Israel Perintahkan Lebih Banyak Evakuasi dari Rafah, Ini Alasannya

Aldiano Rifki
Aldiano Rifki
Diperbarui 12 Mei 2024 19:31 WIB
Seorang bocah laki-laki berdiri di depan reruntuhan bangunan yang dihantam oleh serangan Israel di Rafah, di bagian selatan Jalur Gaza pada 8 Mei 2024. (Foto: AFP)
Seorang bocah laki-laki berdiri di depan reruntuhan bangunan yang dihantam oleh serangan Israel di Rafah, di bagian selatan Jalur Gaza pada 8 Mei 2024. (Foto: AFP)

Jakarta, MI - Israel pada Sabtu (11/5/2024) memerintahkan lebih banyak evakuasi dari Rafah, kota di selatan Gaza dan wilayah sekitarnya dengan memerintahkan warga sipil untuk mengungsi ke al-Mawasi, zona kemanusiaan di barat laut Rafah. 

Perintah itu menjadi isyarat bahwa militer Israel kemungkinan sedang mempersiapkan penyerangan darat ke kota itu. Menurut perkiraan militer Israel yang dirilis pada Sabtu, sejauh ini, sekitar 300 ribu warga sipil sudah bergerak menuju al-Mawasi.

Perserikatan Bangsa-Bangsa (PBB) mengatakan sekitar 110 ribu orang telah meninggalkan Rafah pada Jumat (10/5/2024), di tengah pertempuran antara pasukan Israel dan militan Hamas, seiring dengan peningkatan pengeboman Israel di dalam dan sekitar kota tersebut.

Banyak dari pengungsi tersebut termasuk di antara satu juta pengungsi dari wilayah lain di Jalur Gaza yang sebelumnya mencari perlindungan di Rafah.

“Mereka melemparkan brosur ke Rafah dan berkata, dari Rafah ke al-Zawayda aman, orang-orang harus mengungsi ke sana, dan mereka melakukannya, dan apa yang terjadi dengan mereka? Mayat-mayat terpotong-potong? Tidak ada tempat yang aman di Gaza,” kata Khitam Al- Khatib, seorang warga sipil di daerah tersebut yang mengatakan kepada Reuters.

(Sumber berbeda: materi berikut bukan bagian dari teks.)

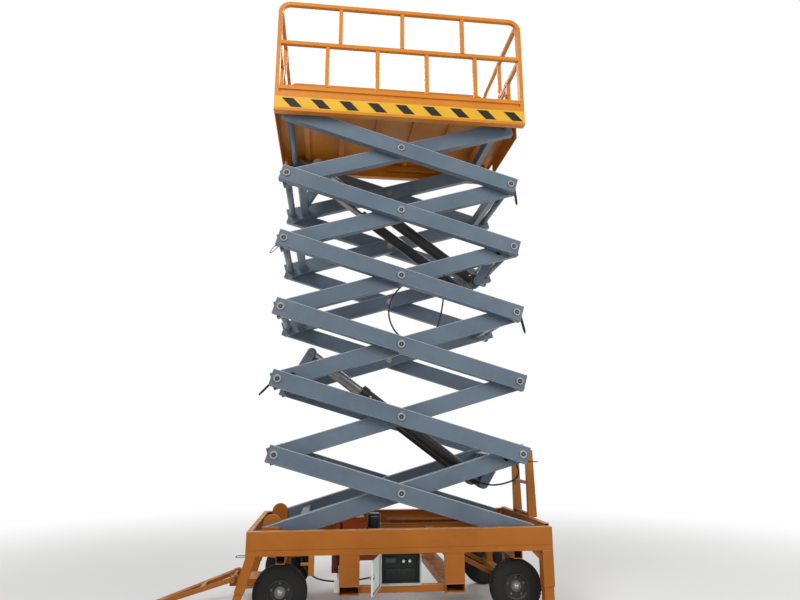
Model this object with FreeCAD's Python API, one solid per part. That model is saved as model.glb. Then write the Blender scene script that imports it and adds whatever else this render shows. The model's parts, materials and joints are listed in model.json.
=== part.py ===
import FreeCAD, Part
import math
import os

V = FreeCAD.Vector

# A towable six-stage scissor lift with its platform raised, in millimetres.
# The stack stands over X = 0, X runs along the chassis, Y across it and Z up.

# Scissor arms
stages = 6
arm_span = 2400.0
rest_angle = 16.5
arm_height = 160.0
arm_width = 80.0
arm_wall = 6.0
arm_overhang = 60.0
arm_gap = 10.0
stack_width = 1320.0
pivot_rise = 123.0

# Pins and welded ties between the arms
pin_radius = 30.0
boss_radius = 46.0
running_clearance = 0.05
face_clearance = 0.3
pin_cap_radius = 36.0
pin_cap_height = 9.0
tie_inset = 140.0
tie_size = 80.0
tie_wall = 6.0
tie_hole_radius = 27.0
low_tie_inset = 300.0
roller_radius = 39.0
roller_width = 40.0
roller_gap = 5.0
stub_pin_radius = 22.0

# Lift cylinders
cylinder_inset = 369.0
barrel_drop = 190.0
rod_rise = 202.0
cylinder_side = 250.0
barrel_stages = (1, 4)
rod_stages = (3, 6)
barrel_radius = 58.0
bore_radius = 48.0
rod_shown = 624.0
neck_length = 12.0
barrel_cap = 30.0
rod_radius = 35.0
piston_place = 474.0
gland_length = 70.0
gland_radius = 66.0
piston_length = 60.0
eye_radius = 48.0
rod_eye_width = 80.0
barrel_eye_spare = 3.0
eye_pin_radius = 25.0
lug_thickness = 14.0
lug_gap = 2.0
lug_radius = 46.0

# Chassis rails and beams
side_gap = 30.0
rail_spare_left = 140.0
rail_spare_right = 155.0
rail_rise = 52.0
channel_height = 150.0
channel_wall = 8.0
flange_width = 75.0
band_height = 50.0
band_width = 60.0
band_step = 3.0
ledge_thickness = 20.0
beam_height = 100.0
beam_width = 80.0
beam_wall = 6.0
end_beam_width = 45.0
end_beam_rise = 20.0

# Brackets of the fixed lower pivots
base_plate_gap = 5.0
base_plate_thickness = 15.0
base_plate_half = 80.0
base_plate_rise = 160.0
base_cheek_rise = 67.0
base_foot_thickness = 15.0

# Fork pockets
pocket_place = 460.0
pocket_width = 160.0
pocket_height = 62.0
pocket_wall = 6.0
pocket_floor = 234.0
tray_beam_height = 56.0
tray_beam_width = 60.0

# Running gear
wheel_inset = 150.0
wheel_side = 575.0
tyre_radius = 235.0
tyre_width = 125.0
tyre_gap = 15.0
bead_radius = 106.0
rim_width = 104.0
rim_wall = 5.0
shoulder_steps = ((8.0, 16.0), (22.0, 3.0), (40.0, 0.0))
side_wall_steps = ((2.0, 40.0), (0.0, 75.0))
hub_radius = 44.0
hub_length = 96.0
stub_radius = 22.0
stub_inset = 20.0
axle_gap = 6.0
disc_inner = 4.0
disc_outer = 12.0
hub_cap_depth = 18.0
hub_cap_radius = 26.0
hub_step = 12.0
axle_size = 80.0
turntable_radius = 200.0
turntable_thickness = 20.0
king_pin_radius = 30.0
king_pin_rise = 18.0
seat_place = 120.0
seat_half_length = 50.0
pedestal_place = 330.0
pedestal_half_width = 40.0
pedestal_half_length = 30.0
brace_place = 440.0
brace_width = 50.0
brace_thickness = 45.0

# Drawbar
tongue_reach = 460.0
drawbar_length = 850.0
drawbar_tube = 50.0
drawbar_bar = 40.0
ear_thickness = 16.0
ear_gap = 10.0
tongue_half_height = 30.0
drawbar_spread = 190.0
drawbar_pin_radius = 16.0
drawbar_tie = 30.0
drawbar_tie_share = 0.35
drawbar_hub_radius = 27.5
drawbar_tip_spread = 15.0
drawbar_pivot_height = 270.0
eye_ring_radius = 45.0
eye_ring_bore = 26.0
eye_ring_thickness = 30.0
eye_floor_gap = 6.0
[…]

Al-Khatib mengtakan bahwa dia telah kehilangan sedikitnya 10 kerabatnya dalam serangan udara terhadap sebuah rumah keluarga pada Sabtu (11/5/2024) pagi. Al-Zawayda adalah kota kecil di Gaza tengah yang dipenuhi ribuan pengungsi dari seluruh wilayah kantong.

Meskipun ada tekanan besar dari Amerika Serikat (AS) terhadap serangan militer Israel yang akan datang dan ketakutan dari warga dan kelompok kemanusiaan, Israel bersikukih akan menyerang Rafah untuk menyingkirkan ribuan kombatan Hamas yang diyakini bersembunyi di sana.

Perdana Menteri Israel Benjamin Netanyahu telah berulang kali mengatakan Israel tidak dapat mengalahkan Hamas dan menghilangkan kemungkinan kelompok militan tersebut mengulangi serangan teror pada 7 Oktober tanpa mengirimkan pasukan darat ke Rafah untuk mencari mereka.

Tank-tank Israel menguasai jalan utama yang memisahkan bagian timur dan barat Rafah pada Jumat, yang secara efektif mengelilingi sisi timur. Pergerakan Israel itu mendorong AS untuk menunda pengiriman sejumlah bantuan militer kepada sekutunya, termasuk 3.500 bom.

Kementerian Kesehatan Palestina yang dikelola Hamas melaporkan setidaknya 37 warga Palestina, 24 di antaranya berasal dari wilayah tengah Gaza, tewas dalam serangan udara semalam di wilayah tersebut, termasuk di Rafah.

Sandera Hamas
Hamas mengatakan pada Sabtu (11/5/2024) bahwa salah satu sandera lainnya yang diculik pada serangan 7 Oktober terhadap Israel telah tewas. Hamas, yang ditetapkan sebagai organisasi teroris oleh AS, Inggris, dan negara-negara Barat lainnya, merilis sebuah video yang mengatakan bahwa sandera berusia 51 tahun, Nadav Popplewell, meninggal setelah terluka dalam serangan Israel di Gaza. Validitas klaim tidak dapat diverifikasi.

Popplewell diculik oleh militan Hamas dari komunitas Kibbutz Nirim di Israel selatan. Militer Israel tidak mengomentari video terbaru tersebut, tetapi menyebut video penyanderaan Hamas sebelumnya sebagai teror psikologis. Mereka juga membantah beberapa tuduhan Hamas sebelumnya bahwa para sandera dibunuh oleh tembakan Israel.